# Stated goal
Extract exactly the run of lines starting at the line that holds "Write part 3" and ending at the line that holds "UPRIGHT, 1) for", both included.

_ _ _ _ _ _ _

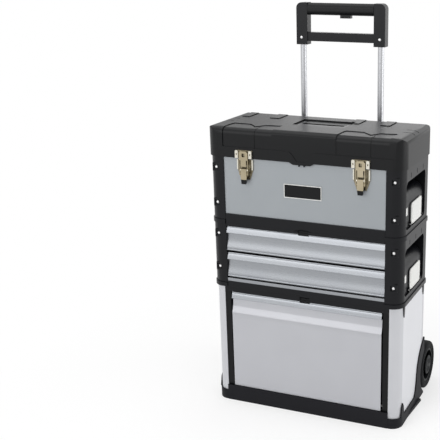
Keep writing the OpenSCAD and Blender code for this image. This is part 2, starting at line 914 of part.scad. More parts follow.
// front profile of a drawer in (y, z), from its lower edge up
module drawer_profile(z) {
    t = 2.2;
    y0 = yf + 0.8;
    h = drawer_h;
    face = [[y0 + 1.2, z], [y0 + 0.4, z + 1], [y0 + 0.4, z + 3.4], [y0 + 1.4, z + 4.4], [y0 + 1.2, z + 12],
        [y0 + 2.4, z + 18], [y0 + 4.6, z + 24], [y0 + 7.2, z + 29], [y0 + 8.2, z + 35],
        [y0 + 7.6, z + h - 22], [y0 + 5, z + h - 19.5], [y0 + 0.6, z + h - 18], [y0, z + h - 16.5],
        [y0, z + h - 3], [y0 + 0.9, z + h - 2.2], [y0 + 0.2, z + h - 1.4], [y0 + 0.8, z + h]];
    polygon(concat(face, [for (i = [len(face) - 1 : -1 : 0]) face[i] + [t, 0]]));
}

module drawer_front(z) {
    along_x(-px + 0.7, px - 0.7) drawer_profile(z);
}

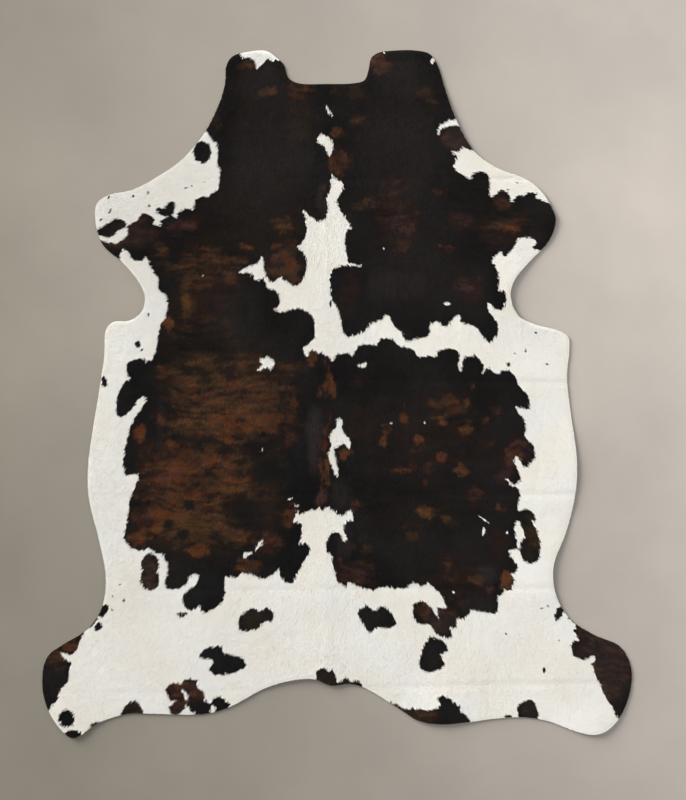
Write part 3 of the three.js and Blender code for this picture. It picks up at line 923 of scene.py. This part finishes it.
def sorted_faces(shape, low, high):
    """The faces whose normal climbs by an amount between the two values."""
    return [face for face in shape.faces if low <= face.normal.z <= high]


def skin_shape():
    """The solid's copy, subdivided on top, drawn in at the rim and lowered."""
    shape = solid_shape.copy()
    shape.normal_update()
    upper = sorted_faces(shape, UPRIGHT, 1)
    edges = list({edge for face in upper for edge in face.edges})
    bmesh.ops.subdivide_edges(shape, edges=edges, cuts=SKIN_CUTS, use_grid_fill=True)
    bmesh.ops.triangulate(shape, faces=[face for face in shape.faces if len(face.verts) > 4])
    shape.normal_update()
    top_points = {vert for face in sorted_faces(shape, UPRIGHT, 1) for vert in face.verts}

    x = np.array([vert.co.x for vert in shape.verts])
    y = np.array([vert.co.y for vert in shape.verts])
    inside = np.maximum(read_grid(inside_grid, x, y), 0)
    in_x, in_y = read_grid(inward_x, x, y), read_grid(inward_y, x, y)
    size = np.maximum(np.hypot(in_x, in_y), NO_SLOPE)
    in_x, in_y = in_x / size, in_y / size
    flow_x, flow_y = hair_flow(x, y)
    outward = np.maximum(0, -(flow_x * in_x + flow_y * in_y))
    draw = (TRIM + DRAW_IN * outward) * np.clip(1 - inside / DRAW_IN_REACH, 0, 1)
    lower = LOOSE_COAT + RIM_DROP * (1 - eased(inside, 0, RIM_ROUND))

    for number, vert in enumerate(shape.verts):
        vert.co.x += draw[number] * in_x[number]
        vert.co.y += draw[number] * in_y[number]
        if vert in top_points:
            vert.co.z -= lower[number]
    return shape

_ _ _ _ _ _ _

# The solution
Write part 3 of the three.js and Blender code for this picture. It picks up at line 923 of scene.py. This part finishes it.
def sorted_faces(shape, low, high):
    """The faces whose normal climbs by an amount between the two values."""
    return [face for face in shape.faces if low <= face.normal.z <= high]


def skin_shape():
    """The solid's copy, subdivided on top, drawn in at the rim and lowered."""
    shape = solid_shape.copy()
    shape.normal_update()
    upper = sorted_faces(shape, UPRIGHT, 1)
    edges = list({edge for face in upper for edge in face.edges})
    bmesh.ops.subdivide_edges(shape, edges=edges, cuts=SKIN_CUTS, use_grid_fill=True)
    bmesh.ops.triangulate(shape, faces=[face for face in shape.faces if len(face.verts) > 4])
    shape.normal_update()
    top_points = {vert for face in sorted_faces(shape, UPRIGHT, 1) for vert in face.verts}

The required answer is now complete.